The plan calls for steep drops in personal and corporate tax rates in exchange for clearing away hundreds of tax deductions and preferences. It would eliminate oft-criticized corporate tax boondoggles but also tax deductions and credits claimed by the poor and middle class.

To cope with the unsustainable growth of Medicare and the influx of retiring baby boomers, the GOP budget reprises a controversial approach that would switch the program — for those under 55 today — from a traditional “fee for service” framework in which the government pays doctor and hospital bills to a voucherlike “premium support” approach in which the government subsidizes purchases of health insurance.

Republicans say the new approach would force competition upon a wasteful health care system, lowering cost increases and giving seniors more options. But Democratic opponents of the idea say the proposed system would cut costs too steeply and would provide the elderly with both a shrinking menu of options and higher out-of-pocket costs. Starting in 10 years, the plan also calls for gradually raising the Medicare retirement age from 65 to 67.

“If you want to save Medicare and keep it from going bankrupt, you must reform the program, and that’s what we intend to do,” said Ryan, R-Wis.

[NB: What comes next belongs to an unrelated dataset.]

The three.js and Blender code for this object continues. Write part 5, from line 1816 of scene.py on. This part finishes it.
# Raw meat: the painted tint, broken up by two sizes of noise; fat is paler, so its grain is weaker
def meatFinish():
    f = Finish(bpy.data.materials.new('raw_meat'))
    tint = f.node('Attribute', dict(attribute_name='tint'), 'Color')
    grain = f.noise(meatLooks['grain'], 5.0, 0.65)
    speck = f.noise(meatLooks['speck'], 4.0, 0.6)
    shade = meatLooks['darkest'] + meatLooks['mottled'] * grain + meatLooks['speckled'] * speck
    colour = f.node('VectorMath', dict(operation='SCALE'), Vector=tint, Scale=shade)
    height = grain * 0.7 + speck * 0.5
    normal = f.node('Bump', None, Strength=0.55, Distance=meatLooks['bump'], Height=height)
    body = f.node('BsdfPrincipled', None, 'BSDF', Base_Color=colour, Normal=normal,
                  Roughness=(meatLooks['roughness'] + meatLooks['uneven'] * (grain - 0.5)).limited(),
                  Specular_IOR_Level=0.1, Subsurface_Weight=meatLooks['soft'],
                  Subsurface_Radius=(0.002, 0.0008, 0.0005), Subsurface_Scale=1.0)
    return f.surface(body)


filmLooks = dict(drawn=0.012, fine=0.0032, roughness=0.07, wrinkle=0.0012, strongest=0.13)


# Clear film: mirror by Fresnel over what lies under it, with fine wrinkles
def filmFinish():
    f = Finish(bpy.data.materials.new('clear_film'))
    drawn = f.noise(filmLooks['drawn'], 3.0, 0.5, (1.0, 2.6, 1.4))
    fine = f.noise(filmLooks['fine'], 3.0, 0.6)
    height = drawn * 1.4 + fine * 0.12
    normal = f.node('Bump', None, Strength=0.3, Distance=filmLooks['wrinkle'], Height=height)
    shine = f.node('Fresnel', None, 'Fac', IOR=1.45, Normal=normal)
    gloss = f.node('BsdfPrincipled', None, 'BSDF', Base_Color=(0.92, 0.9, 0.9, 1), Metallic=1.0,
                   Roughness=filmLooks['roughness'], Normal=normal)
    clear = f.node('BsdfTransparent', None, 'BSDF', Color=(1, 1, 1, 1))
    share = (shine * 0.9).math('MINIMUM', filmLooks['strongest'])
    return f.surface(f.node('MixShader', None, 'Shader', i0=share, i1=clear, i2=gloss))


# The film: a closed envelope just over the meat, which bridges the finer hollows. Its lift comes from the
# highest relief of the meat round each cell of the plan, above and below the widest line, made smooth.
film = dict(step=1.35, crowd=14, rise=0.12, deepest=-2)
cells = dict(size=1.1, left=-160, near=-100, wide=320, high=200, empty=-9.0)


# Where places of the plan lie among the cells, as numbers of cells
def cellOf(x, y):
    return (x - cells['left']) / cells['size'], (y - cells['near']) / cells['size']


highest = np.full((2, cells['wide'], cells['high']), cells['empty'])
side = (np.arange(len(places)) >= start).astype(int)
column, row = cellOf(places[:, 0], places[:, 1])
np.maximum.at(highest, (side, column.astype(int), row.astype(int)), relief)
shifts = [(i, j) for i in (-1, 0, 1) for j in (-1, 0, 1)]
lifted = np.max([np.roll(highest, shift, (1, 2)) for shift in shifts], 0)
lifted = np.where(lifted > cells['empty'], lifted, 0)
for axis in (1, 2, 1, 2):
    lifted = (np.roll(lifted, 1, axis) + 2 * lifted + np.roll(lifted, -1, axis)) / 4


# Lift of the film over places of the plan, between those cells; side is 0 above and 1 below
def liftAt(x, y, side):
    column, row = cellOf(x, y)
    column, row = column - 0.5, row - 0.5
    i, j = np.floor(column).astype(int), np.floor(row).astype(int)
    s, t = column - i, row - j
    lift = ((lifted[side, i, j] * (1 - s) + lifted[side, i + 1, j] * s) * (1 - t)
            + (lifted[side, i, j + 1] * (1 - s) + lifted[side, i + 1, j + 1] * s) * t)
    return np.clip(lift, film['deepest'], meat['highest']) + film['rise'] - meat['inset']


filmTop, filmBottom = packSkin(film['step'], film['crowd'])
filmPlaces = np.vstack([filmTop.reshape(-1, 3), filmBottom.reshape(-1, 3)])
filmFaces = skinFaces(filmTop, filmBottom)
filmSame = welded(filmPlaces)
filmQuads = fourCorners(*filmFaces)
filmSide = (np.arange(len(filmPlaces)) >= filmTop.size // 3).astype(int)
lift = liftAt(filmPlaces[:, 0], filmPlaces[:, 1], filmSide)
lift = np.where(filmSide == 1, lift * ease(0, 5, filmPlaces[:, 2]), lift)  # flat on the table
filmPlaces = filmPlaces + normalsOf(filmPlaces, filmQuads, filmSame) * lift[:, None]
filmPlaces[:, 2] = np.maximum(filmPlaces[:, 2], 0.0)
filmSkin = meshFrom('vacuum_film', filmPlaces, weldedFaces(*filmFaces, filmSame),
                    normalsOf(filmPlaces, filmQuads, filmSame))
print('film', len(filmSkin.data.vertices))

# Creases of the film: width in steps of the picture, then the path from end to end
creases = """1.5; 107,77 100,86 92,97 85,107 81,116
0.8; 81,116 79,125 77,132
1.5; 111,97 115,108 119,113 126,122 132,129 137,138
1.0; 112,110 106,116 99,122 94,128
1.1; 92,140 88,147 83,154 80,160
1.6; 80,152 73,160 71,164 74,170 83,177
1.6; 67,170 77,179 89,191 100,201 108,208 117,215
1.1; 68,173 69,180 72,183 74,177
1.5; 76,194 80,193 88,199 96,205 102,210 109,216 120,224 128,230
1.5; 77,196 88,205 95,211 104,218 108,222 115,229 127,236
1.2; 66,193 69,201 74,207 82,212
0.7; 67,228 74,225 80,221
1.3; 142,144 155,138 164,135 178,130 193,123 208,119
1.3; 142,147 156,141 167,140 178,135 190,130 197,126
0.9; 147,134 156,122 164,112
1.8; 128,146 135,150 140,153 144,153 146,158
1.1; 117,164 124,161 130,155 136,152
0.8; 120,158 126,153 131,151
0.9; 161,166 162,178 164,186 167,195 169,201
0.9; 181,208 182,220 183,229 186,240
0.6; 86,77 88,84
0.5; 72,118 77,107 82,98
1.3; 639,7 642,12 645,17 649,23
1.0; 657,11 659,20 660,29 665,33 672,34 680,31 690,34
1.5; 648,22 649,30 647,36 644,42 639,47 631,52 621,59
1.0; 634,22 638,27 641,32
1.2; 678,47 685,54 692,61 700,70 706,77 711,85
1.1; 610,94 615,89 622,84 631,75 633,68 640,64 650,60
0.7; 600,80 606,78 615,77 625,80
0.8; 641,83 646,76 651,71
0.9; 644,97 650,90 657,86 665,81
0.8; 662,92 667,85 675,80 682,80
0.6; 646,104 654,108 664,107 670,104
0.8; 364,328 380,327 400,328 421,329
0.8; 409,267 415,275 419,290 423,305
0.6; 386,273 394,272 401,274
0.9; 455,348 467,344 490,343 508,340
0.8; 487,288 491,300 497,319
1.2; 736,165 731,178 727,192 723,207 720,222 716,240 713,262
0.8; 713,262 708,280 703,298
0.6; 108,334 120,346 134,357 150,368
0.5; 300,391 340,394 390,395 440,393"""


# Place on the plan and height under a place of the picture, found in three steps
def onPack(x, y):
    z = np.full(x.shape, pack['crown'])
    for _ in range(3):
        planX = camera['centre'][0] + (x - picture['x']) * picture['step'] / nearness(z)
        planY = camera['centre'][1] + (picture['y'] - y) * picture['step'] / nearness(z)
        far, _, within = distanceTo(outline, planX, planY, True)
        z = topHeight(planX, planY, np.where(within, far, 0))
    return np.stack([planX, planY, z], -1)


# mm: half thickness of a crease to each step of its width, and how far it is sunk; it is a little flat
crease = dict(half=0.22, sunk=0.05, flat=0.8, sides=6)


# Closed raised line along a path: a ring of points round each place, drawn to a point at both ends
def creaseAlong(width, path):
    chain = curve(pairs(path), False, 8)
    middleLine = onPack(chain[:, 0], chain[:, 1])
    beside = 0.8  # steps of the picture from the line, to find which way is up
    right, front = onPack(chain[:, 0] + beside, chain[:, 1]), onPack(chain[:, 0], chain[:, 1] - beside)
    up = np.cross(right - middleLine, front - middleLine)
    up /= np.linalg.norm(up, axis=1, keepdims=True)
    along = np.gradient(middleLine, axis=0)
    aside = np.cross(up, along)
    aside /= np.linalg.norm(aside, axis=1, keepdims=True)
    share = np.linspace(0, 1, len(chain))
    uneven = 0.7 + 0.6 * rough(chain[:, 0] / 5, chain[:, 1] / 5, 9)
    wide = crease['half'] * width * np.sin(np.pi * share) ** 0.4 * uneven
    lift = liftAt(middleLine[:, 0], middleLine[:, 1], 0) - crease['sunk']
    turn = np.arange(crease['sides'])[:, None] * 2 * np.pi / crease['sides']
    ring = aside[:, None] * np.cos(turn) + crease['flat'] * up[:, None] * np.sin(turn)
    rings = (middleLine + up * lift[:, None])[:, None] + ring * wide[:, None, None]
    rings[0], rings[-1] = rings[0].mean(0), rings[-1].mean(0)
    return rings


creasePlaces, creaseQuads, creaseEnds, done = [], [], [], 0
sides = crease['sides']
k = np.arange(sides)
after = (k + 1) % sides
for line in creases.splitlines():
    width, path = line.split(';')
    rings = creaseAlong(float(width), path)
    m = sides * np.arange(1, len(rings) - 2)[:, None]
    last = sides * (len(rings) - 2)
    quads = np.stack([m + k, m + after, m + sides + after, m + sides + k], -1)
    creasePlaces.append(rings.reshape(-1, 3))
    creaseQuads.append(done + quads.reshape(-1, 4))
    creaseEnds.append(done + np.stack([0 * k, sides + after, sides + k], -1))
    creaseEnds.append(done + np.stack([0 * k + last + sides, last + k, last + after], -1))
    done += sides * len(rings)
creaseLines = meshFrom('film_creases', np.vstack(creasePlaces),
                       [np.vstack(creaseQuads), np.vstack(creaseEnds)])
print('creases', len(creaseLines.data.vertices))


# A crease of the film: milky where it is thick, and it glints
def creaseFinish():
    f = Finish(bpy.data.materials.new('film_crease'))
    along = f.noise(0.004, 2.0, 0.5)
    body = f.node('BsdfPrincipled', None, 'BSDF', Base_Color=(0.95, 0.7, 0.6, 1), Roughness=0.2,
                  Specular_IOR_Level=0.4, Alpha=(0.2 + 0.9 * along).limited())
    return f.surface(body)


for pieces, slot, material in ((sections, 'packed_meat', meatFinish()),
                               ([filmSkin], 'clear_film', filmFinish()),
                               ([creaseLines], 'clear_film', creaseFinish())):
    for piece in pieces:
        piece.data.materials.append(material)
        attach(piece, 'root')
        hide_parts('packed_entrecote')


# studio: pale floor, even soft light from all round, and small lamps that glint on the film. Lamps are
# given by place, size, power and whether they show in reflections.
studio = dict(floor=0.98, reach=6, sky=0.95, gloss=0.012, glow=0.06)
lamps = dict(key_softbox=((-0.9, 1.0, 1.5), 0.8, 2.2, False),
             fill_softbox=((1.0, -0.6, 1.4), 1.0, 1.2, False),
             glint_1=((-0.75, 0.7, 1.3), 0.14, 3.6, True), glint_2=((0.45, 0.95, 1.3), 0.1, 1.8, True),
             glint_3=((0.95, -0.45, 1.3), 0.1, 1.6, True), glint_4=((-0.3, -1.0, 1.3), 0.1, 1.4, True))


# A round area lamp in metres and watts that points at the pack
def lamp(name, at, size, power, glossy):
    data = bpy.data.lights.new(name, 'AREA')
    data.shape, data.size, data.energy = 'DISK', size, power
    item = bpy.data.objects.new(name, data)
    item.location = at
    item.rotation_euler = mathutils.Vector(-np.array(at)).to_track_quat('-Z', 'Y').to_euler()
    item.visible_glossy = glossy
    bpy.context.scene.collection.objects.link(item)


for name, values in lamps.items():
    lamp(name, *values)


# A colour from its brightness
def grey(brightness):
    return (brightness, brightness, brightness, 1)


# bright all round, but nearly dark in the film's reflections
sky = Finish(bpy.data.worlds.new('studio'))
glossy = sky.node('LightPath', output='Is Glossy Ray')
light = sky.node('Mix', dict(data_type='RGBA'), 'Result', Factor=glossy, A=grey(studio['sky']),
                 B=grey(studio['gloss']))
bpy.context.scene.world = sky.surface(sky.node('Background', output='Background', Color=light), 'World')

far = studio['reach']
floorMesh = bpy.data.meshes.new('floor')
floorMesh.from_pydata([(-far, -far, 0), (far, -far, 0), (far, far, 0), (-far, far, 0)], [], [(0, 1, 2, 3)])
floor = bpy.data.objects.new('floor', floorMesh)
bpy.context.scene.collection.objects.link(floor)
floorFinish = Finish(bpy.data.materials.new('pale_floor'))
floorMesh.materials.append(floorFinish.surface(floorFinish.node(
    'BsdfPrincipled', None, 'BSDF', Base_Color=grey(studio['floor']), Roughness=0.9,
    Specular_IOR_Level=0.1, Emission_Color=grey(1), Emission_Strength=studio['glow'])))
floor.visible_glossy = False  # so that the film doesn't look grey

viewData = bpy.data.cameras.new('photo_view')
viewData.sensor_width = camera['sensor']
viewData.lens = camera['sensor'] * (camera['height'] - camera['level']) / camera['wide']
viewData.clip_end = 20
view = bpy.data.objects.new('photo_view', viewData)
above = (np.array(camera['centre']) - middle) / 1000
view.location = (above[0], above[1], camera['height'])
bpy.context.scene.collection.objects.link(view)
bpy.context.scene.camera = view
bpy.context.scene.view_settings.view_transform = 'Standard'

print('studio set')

Democrats and the White House responded with a verbal fusillade.

“House Republicans once again are trotting out their well-worn playbook to ensure that billionaires and Big Oil triumph over Grandma, Grandpa, the poor and the struggling middle class,” said Rep. Edward Markey, D-Mass.

For all its sweep and scope, the blueprint unveiled Tuesday isn’t actual legislation. It sets up, however, broad parameters for follow-up legislation.

The Budget Committee is slated to debate and vote on the measure today, in hopes of a vote by the full House next week.

The Senate has no plans to debate a budget and will instead rely on last summer’s bipartisan budget and debt pact to govern this year’s round of spending bills.

Almost half of Ryan’s spending cuts would come from $2.5 trillion in cuts to federal health care programs — including the repeal of Obama’s signature health care law — over the coming decade. The measure proposes no changes to Social Security.

Ryan increased cuts to food stamps, student loans, welfare, farm subsidies and other programs whose budgets now mostly run on autopilot.

On taxes, the measure calls for eliminating a host of deductions and credits to produce a simpler income-tax code with just two rates for individuals: 10 percent and 25 percent. Ryan doesn’t say the income levels at which the new rates would apply, nor does he specify which popular tax breaks — like the mortgage-interest deduction — might be spared.

The GOP measure also would replace $55 billion in Pentagon spending cuts and $43 billion in cuts to nondefense appropriations set to take effect in January with at least $261 billion in other savings, including curbs to food stamps, federal employee pensions and further cuts to federal health care programs.